Reproduce exactly the lines below from the one containing "size = Sizes(doc)" through the one containing "for node in", including both, and nothing else.
## Begin DATA SHOWN
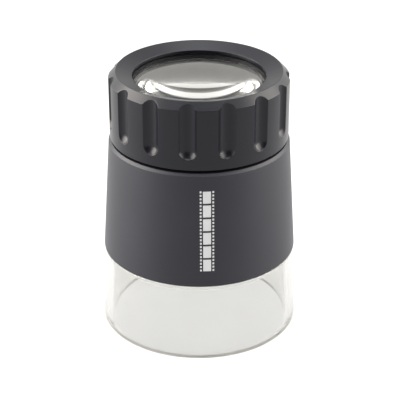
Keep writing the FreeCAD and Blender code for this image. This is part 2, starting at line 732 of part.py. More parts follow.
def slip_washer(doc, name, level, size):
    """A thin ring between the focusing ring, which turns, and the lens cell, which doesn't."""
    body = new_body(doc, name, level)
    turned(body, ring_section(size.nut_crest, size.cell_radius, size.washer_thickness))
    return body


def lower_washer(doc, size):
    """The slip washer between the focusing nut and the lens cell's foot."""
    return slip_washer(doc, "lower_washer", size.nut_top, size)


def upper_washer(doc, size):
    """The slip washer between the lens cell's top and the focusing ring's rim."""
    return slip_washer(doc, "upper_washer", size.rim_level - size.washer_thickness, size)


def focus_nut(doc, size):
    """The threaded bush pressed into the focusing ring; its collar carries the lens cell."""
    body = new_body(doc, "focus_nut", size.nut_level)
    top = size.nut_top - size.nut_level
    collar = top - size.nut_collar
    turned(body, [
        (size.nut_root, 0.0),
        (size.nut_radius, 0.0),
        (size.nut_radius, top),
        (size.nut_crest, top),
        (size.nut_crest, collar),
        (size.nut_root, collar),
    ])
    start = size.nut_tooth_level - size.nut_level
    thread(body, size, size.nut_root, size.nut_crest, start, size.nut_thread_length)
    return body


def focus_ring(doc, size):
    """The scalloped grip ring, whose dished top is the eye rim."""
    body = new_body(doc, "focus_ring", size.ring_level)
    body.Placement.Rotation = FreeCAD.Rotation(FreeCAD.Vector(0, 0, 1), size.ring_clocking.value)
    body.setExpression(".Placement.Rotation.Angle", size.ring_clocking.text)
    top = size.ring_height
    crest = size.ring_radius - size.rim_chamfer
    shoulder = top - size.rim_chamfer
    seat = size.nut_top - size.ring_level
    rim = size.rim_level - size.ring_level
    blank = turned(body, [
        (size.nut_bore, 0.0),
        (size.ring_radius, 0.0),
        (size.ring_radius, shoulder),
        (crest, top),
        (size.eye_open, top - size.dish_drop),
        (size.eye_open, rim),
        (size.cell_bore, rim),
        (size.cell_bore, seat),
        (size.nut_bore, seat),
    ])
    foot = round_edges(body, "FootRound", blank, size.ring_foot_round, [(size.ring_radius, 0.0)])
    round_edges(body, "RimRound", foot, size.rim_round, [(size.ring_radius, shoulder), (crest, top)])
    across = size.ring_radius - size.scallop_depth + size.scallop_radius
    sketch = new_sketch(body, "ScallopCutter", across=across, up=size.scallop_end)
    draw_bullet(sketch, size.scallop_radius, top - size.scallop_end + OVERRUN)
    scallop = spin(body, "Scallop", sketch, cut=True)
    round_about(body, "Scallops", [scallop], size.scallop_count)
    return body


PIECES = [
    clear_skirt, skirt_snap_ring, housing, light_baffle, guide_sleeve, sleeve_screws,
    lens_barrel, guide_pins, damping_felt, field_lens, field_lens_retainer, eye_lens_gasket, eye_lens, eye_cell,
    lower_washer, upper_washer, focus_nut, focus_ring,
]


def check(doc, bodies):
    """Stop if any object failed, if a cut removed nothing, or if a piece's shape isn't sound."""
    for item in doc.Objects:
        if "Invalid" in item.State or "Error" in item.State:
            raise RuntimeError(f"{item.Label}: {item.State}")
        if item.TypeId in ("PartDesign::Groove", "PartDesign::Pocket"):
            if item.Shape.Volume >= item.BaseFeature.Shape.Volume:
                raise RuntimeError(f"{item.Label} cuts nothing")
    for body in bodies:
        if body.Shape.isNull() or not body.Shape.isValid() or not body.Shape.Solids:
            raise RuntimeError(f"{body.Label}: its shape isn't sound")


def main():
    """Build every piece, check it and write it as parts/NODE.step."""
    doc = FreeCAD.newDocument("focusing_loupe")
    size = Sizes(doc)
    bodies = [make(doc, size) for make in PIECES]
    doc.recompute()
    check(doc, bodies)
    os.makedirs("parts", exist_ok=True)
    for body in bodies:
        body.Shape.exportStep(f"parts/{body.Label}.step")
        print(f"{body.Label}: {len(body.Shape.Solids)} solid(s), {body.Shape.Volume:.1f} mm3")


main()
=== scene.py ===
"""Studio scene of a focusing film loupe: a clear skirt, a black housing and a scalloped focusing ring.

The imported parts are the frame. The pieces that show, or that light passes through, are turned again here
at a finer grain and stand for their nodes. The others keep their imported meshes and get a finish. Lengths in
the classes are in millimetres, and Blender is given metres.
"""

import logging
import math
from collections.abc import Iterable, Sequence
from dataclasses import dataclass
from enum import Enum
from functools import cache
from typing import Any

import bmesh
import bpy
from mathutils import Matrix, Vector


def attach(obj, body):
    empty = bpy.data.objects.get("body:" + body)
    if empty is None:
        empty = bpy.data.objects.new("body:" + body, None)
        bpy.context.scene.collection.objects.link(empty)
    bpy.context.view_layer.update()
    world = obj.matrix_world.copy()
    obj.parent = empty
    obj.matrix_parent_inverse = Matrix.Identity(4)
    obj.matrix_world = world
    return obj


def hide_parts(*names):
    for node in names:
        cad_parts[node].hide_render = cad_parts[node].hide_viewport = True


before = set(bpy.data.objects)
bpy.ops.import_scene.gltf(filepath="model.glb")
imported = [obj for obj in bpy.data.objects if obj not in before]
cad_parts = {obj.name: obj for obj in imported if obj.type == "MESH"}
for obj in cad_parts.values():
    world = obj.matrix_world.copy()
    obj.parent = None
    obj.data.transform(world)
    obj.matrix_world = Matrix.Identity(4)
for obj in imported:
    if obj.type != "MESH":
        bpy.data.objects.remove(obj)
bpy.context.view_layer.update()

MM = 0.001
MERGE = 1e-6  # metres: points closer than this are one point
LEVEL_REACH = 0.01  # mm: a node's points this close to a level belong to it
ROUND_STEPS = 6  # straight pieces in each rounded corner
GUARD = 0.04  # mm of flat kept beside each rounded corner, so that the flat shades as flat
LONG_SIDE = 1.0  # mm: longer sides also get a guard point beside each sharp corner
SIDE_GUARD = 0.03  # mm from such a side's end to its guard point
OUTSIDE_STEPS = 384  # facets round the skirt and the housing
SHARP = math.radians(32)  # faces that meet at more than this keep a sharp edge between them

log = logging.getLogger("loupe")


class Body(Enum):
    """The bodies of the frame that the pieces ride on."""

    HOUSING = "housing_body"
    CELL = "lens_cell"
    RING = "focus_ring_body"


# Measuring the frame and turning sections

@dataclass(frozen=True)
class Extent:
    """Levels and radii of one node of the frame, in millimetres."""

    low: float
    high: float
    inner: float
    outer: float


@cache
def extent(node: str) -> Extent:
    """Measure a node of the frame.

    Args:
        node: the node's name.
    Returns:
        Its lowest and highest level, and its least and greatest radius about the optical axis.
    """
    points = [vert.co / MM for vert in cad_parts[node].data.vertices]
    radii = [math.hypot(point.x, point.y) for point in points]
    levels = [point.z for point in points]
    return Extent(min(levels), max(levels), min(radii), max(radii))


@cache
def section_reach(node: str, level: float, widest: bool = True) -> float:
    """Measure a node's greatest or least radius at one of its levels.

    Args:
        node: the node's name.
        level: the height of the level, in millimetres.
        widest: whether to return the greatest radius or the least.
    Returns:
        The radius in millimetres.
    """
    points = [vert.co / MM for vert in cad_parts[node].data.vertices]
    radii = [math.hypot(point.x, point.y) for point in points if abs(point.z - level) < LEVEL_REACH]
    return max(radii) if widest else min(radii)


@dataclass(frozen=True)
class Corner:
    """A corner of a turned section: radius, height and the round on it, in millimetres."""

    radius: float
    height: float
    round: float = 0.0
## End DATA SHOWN
FULL ANSWER –
    size = Sizes(doc)
    bodies = [make(doc, size) for make in PIECES]
    doc.recompute()
    check(doc, bodies)
    os.makedirs("parts", exist_ok=True)
    for body in bodies:
        body.Shape.exportStep(f"parts/{body.Label}.step")
        print(f"{body.Label}: {len(body.Shape.Solids)} solid(s), {body.Shape.Volume:.1f} mm3")


main()
=== scene.py ===
"""Studio scene of a focusing film loupe: a clear skirt, a black housing and a scalloped focusing ring.

The imported parts are the frame. The pieces that show, or that light passes through, are turned again here
at a finer grain and stand for their nodes. The others keep their imported meshes and get a finish. Lengths in
the classes are in millimetres, and Blender is given metres.
"""

import logging
import math
from collections.abc import Iterable, Sequence
from dataclasses import dataclass
from enum import Enum
from functools import cache
from typing import Any

import bmesh
import bpy
from mathutils import Matrix, Vector


def attach(obj, body):
    empty = bpy.data.objects.get("body:" + body)
    if empty is None:
        empty = bpy.data.objects.new("body:" + body, None)
        bpy.context.scene.collection.objects.link(empty)
    bpy.context.view_layer.update()
    world = obj.matrix_world.copy()
    obj.parent = empty
    obj.matrix_parent_inverse = Matrix.Identity(4)
    obj.matrix_world = world
    return obj


def hide_parts(*names):
    for node in names:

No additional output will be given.